Global stocks slid and the euro weakened after a decision slated for yesterday on Greek aid was postponed to Feb. 20. China signed agreements yesterday valued at $4.3 billion to buy 8.62 million metric tons of U.S. soybeans during a five-day visit by Vice President Xi Jinping.
“It’s broader markets, not fundamentals,” that are pushing prices lower, Erin FitzPatrick, an analyst at Rabobank International in London, said by phone. “There have been strong U.S. bean sales this week and not much improvement to Brazilian weather.”
Soybeans for May delivery dropped 0.6 percent to $12.6175 a bushel by 1:15 p.m. London time on the Chicago Board of Trade. The oilseed yesterday reached $12.765, the highest price for a most-active contract since Sept. 27. Brazil is the world’s second-biggest soybean exporter after the U.S.
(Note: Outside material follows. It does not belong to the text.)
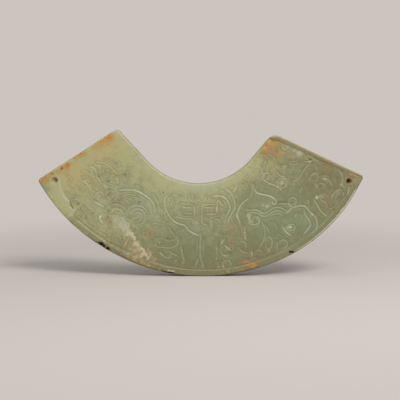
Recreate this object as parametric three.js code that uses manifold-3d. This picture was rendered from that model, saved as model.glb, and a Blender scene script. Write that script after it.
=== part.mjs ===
// Arc-shaped jade pendant plaque: one carved slab of nephrite with a hole drilled at each end.
// Millimetres, +Z up, the carved face towards -Y, the origin under the middle of the lower edge.
import * as THREE from 'three';
import { mergeVertices } from 'three/addons/utils/BufferGeometryUtils.js';
import Module from 'manifold-3d';

const wasm = await Module();
wasm.setup();

// Slab outline
const outerRadius = 66.2;       // convex lower edge
const innerRadius = 24.5;       // concave upper edge
const bandWidth = 33.0;         // lower edge to upper edge at the middle
const innerShift = -1.54;       // the upper arc's centre lies this far to the right of the lower one's
const leftSweep = 61.5;         // degrees of lower edge on each side of the middle
const rightSweep = 61.9;
const leftArc = 47.2;           // degrees of upper arc on each side, before it runs out straight
const rightArc = 50.0;
const leftFlank = 15.9;         // straight run from the upper arc to the tip
const rightFlank = 12.0;
// The lower edge was ground by eye: how far it leaves a true arc, left to right, of the band width
const wanderShares = [0.011, 0.007, -0.002, -0.001, 0, 0.002, 0.006, -0.01, -0.045];

// Slab section
const thickness = 5.0;
const edgeRound = 0.6;          // worn edge all round, front and back
const tipSoftness = 0.4;        // extra rounding where two edges meet
const rightTipWear = 1.8;       // further rounding of the worn tip above the right end
const tipClearShare = 1.25;     // edge points nearer a tip than this share of its rounding are left out

// Sunk carving ground and the plain margins around it
const groundDepth = 0.3;
const lowerMargin = 2.1;
const upperMargin = 1.4;
const leftMargin = 1.8;
const rightMargin = 2.6;
const stripWidth = 4.2;         // polished strip along the left end of the lower edge
const stripEnd = 46.6;          // degrees from the middle where the strip stops

// Step left by the saw along the right end
const ledgeWidth = 1.4;
const ledgeDepth = 1.3;

// Suspension holes, drilled from both faces, each placed from its outer corner
const holeMouth = 2.3;          // diameter at the faces
const holeWaist = 1.6;          // diameter where the two drillings meet
const leftHole = { along: 5.1, inward: 3.0 };
const rightHole = { along: 4.2, inward: 3.8 };
const holeLean = 2.0;           // each was drilled aslant: its back mouth lies this far nearer the tip

// Mesh fineness and overrun of every cut
const lowerSteps = 72;
const upperSteps = 36;
const roundSteps = 3;
const tipSteps = 4;
const holeSides = 24;
const cutOverrun = 1;

const lowerCentre = new THREE.Vector2(0, outerRadius);
const upperCentre = new THREE.Vector2(innerShift, bandWidth + innerRadius);
const wander = new THREE.SplineCurve(wanderShares.map((share) => new THREE.Vector2(0, share)));

// A point on a circle, turned from straight down, positive to the right
function turned(centre, radius, turn) {
  const angle = THREE.MathUtils.degToRad(turn);
  const arm = new THREE.Vector2(Math.sin(angle), -Math.cos(angle));
  return arm.multiplyScalar(radius).add(centre);
}

// Radius of the lower edge at a turn, with the maker's wander
function lowerRadius(turn) {
  const sweptShare = turn < 0 ? turn / leftSweep : turn / rightSweep;
  return outerRadius + bandWidth * wander.getPoint((sweptShare + 1) / 2).y;
}

// The tip at the end of a flank; side is -1 on the left and 1 on the right
function flankTip(side, radius, flank) {
  const turn = side * (side < 0 ? leftArc : rightArc);
  const angle = THREE.MathUtils.degToRad(turn);
  const away = new THREE.Vector2(Math.cos(angle), Math.sin(angle)).multiplyScalar(side * flank);
  return turned(upperCentre, radius, turn).add(away);
}

// A corner eased by a short curve that starts and ends at the same reach from it
function easedCorner(before, corner, after, reach) {
  const start = before.clone().sub(corner).setLength(reach).add(corner);
  const end = after.clone().sub(corner).setLength(reach).add(corner);
  return new THREE.QuadraticBezierCurve(start, corner, end).getPoints(tipSteps);
}

// The band's outline, drawn in from its four sides; lower is a function of the turn
function bandOutline({ lower, upper, left, right, reach }) {
  const firstTurn = -leftSweep + THREE.MathUtils.radToDeg(left / outerRadius);
  const lastTurn = rightSweep - THREE.MathUtils.radToDeg(right / outerRadius);
  const lowerEdge = [];
  for (let i = 0; i <= lowerSteps; i += 1) {
    const turn = THREE.MathUtils.lerp(firstTurn, lastTurn, i / lowerSteps);
    lowerEdge.push(turned(lowerCentre, lowerRadius(turn) - lower(turn), turn));
  }
  const upperEdge = [];
  for (let i = 0; i <= upperSteps; i += 1) {
    const turn = THREE.MathUtils.lerp(rightArc, -leftArc, i / upperSteps);
    upperEdge.push(turned(upperCentre, innerRadius + upper, turn));
  }
  const leftOuter = lowerEdge[0];
  const rightOuter = lowerEdge[lowerSteps];
  const leftTip = flankTip(-1, innerRadius + upper, leftFlank - left);
  const rightTip = flankTip(1, innerRadius + upper, rightFlank - right);
  const clearOf = (corner) => (point) => point.distanceTo(corner) > tipClearShare * reach;
  return [
    ...easedCorner(leftTip, leftOuter, lowerEdge[1], reach),
    ...lowerEdge.filter(clearOf(leftOuter)).filter(clearOf(rightOuter)),
    ...easedCorner(lowerEdge[lowerSteps - 1], rightOuter, rightTip, reach),
    ...easedCorner(rightOuter, rightTip, upperEdge[0], reach + rightTipWear),
    ...upperEdge,
    ...easedCorner(upperEdge[upperSteps], leftTip, leftOuter, reach),
  ];
}

// Stands a geometry drawn flat upright, so that its depth runs from the carved face backwards
function upright(geometry) {
  return geometry.rotateX(Math.PI / 2).translate(0, thickness / 2, 0);
}

// A cutter of a flat outline, sunk to a depth from the carved face
function faceCutter(points, depth) {
  const settings = { depth: depth + cutOverrun, bevelEnabled: false };
  const geometry = new THREE.ExtrudeGeometry(new THREE.Shape(points), settings);
  return upright(geometry.translate(0, 0, thickness - depth));
}

function toSolid(geometry) {
  const bare = geometry.clone();
  bare.deleteAttribute('normal');
  bare.deleteAttribute('uv');
  const welded = mergeVertices(bare);
  const mesh = new wasm.Mesh({
    numProp: 3,
    vertProperties: new Float32Array(welded.attributes.position.array),
    triVerts: new Uint32Array(welded.index.array),
  });
  return new wasm.Manifold(mesh);
}

function toGeometry(solid) {
  const { vertProperties, triVerts } = solid.getMesh();
  const geometry = new THREE.BufferGeometry();
  geometry.setAttribute('position', new THREE.BufferAttribute(vertProperties, 3));
  geometry.setIndex(new THREE.BufferAttribute(triVerts, 1));
  geometry.computeVertexNormals();
  return geometry;
}

// The ground slab with its worn edges
function slabSolid() {
  const reach = 2 * edgeRound + tipSoftness;
  const outline = bandOutline({ lower: () => 0, upper: 0, left: 0, right: 0, reach });
  const geometry = new THREE.ExtrudeGeometry(new THREE.Shape(outline), {
    depth: thickness - 2 * edgeRound,
    bevelThickness: edgeRound,
    bevelSize: edgeRound,
    bevelOffset: -edgeRound,
    bevelSegments: roundSteps,
  });
  return toSolid(upright(geometry.translate(0, 0, edgeRound)));
}

// The ground that the relief was carved down to, inside its plain margins
function groundCutter() {
  const outline = bandOutline({
    lower: (turn) => (turn < -stripEnd ? stripWidth : lowerMargin),
    upper: upperMargin,
    left: leftMargin,
    right: rightMargin,
    reach: tipSoftness,
  });
  return toSolid(faceCutter(outline, groundDepth));
}

// One end of the slab: its outer corner, its direction to the tip, and its direction inwards
function endFrame(side) {
  const turn = side < 0 ? -leftSweep : rightSweep;
  const corner = turned(lowerCentre, lowerRadius(turn), turn);
  const tip = flankTip(side, innerRadius, side < 0 ? leftFlank : rightFlank);
  const along = tip.clone().sub(corner);
  const length = along.length();
  along.normalize();
  const inward = new THREE.Vector2(along.y, -along.x).multiplyScalar(-side);
  return { corner, along, inward, length };
}

function placedFrom({ corner, along, inward }, alongBy, inwardBy) {
  return corner.clone().addScaledVector(along, alongBy).addScaledVector(inward, inwardBy);
}

// The step that the saw left along the right end
function ledgeCutter() {
  const end = endFrame(1);
  const far = end.length + cutOverrun;
  const outline = [
    placedFrom(end, -cutOverrun, ledgeWidth),
    placedFrom(end, -cutOverrun, -cutOverrun),
    placedFrom(end, far, -cutOverrun),
    placedFrom(end, far, ledgeWidth),
  ];
  return toSolid(faceCutter(outline, ledgeDepth));
}

// Two cones that meet in the middle of the slab, leaning from the front mouth towards the tip
function holeCutter(side, { along, inward }) {
  const mouth = holeMouth / 2;
  const waist = holeWaist / 2;
  const half = thickness / 2 + cutOverrun;
  const slope = (mouth - waist) / (thickness / 2);
  const outer = waist + slope * half;
  const profile = [[0, -half], [outer, -half], [waist, 0], [outer, half], [0, half]];
  const geometry = new THREE.LatheGeometry(profile.map(([x, y]) => new THREE.Vector2(x, y)), holeSides);
  const end = endFrame(side);
  const lean = end.along.clone().multiplyScalar(holeLean / thickness);
  const drillAxis = new THREE.Vector3(lean.x, 1, lean.y);
  const across = new THREE.Vector3(1, 0, 0);
  const upwards = new THREE.Vector3(0, 0, 1);
  geometry.applyMatrix4(new THREE.Matrix4().makeBasis(across, drillAxis, upwards));
  const middle = placedFrom(end, along + holeLean / 2, inward);
  return toSolid(geometry.translate(middle.x, 0, middle.y));
}

function plaqueMesh() {
  const solid = slabSolid()
    .subtract(groundCutter())
    .subtract(ledgeCutter())
    .subtract(holeCutter(-1, leftHole))
    .subtract(holeCutter(1, rightHole));
  const geometry = toGeometry(solid);
  geometry.computeBoundingBox();
  const { min, max } = geometry.boundingBox;
  const jade = new THREE.MeshStandardMaterial({ color: 0xa3a578, roughness: 0.38, metalness: 0 });
  const mesh = new THREE.Mesh(geometry, jade);
  mesh.name = 'jade_plaque';
  mesh.position.set(-(min.x + max.x) / 2, 0, -min.z);
  return mesh;
}

const pendant = new THREE.Group();
pendant.add(plaqueMesh());

export default pendant;
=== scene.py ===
# Carved jade arc pendant: one slab of pale green nephrite, upright, carved face to the front.
# Metres, +Z up. Pixel places are those of the 400 x 400 photograph.
import math

import bpy
import numpy as np
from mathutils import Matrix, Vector


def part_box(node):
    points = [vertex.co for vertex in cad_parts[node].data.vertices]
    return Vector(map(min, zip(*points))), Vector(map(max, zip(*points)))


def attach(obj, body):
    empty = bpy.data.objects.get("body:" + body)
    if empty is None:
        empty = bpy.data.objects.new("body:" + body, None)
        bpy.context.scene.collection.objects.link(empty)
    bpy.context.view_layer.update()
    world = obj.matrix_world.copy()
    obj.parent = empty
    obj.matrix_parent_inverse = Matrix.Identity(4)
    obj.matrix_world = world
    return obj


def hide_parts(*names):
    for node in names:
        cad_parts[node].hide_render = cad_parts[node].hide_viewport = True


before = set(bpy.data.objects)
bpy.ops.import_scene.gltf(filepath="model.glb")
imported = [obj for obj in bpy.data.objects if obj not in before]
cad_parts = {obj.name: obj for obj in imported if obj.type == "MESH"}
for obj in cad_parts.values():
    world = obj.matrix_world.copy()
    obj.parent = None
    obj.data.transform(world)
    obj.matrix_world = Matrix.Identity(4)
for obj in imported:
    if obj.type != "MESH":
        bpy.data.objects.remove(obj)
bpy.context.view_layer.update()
slabLow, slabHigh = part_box("jade_plaque")
mm = 0.001

# Where the photograph shows the slab
photo = {
    "pixel": 0.35445 * mm,            # one pixel of it, on the carved face
    "midColumn": 200.9,               # pixel column of the slab's middle
    "aimHeight": 27.33 * mm,          # height on the carved face of the picture's middle row
    "size": 400,
}
# Camera, looking down a little at the slab
view = {
    "lens": 100, "sensor": 36,        # mm
    "elevation": 5,                   # degrees above the horizon
    "nearClip": 10 * mm,
}
distance = photo["pixel"] * photo["size"] * view["lens"] / view["sensor"]
away = distance * math.cos(math.radians(view["elevation"]))
above = distance * math.sin(math.radians(view["elevation"]))
aimX = (photo["size"] / 2 - photo["midColumn"]) * photo["pixel"]


def spot(px, py):  # where the middle of a pixel of the photograph falls on the carved face, as x and z
    side = (px + 0.5 - photo["size"] / 2) * photo["pixel"]
    up = (photo["size"] / 2 - py - 0.5) * photo["pixel"]
    reach = away / (away + up * above / distance)
    return aimX + side * reach, photo["aimHeight"] + above + reach * (up * away / distance - above)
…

The delay in the Greek rescue “is negative for risk assets, which includes commodities,” Adam Davis, a trader at Merricks Capital Services Pty Ltd., said by e-mail. Soybeans need “a fresh catalyst to go much higher” after yesterday touching a level at which sell orders may be clustered, he said.
Corn for May delivery declined 0.4 percent to $6.2875 a bushel. The grain slid for a third day and has lost 1.6 percent this month.
Wheat for delivery in May dropped 0.2 percent to $6.33 a bushel. The grain fell for a seventh session in eight. Milling wheat for delivery the same month traded on NYSE Liffe in Paris declined 0.5 percent to 204.50 euros ($265.87) a ton.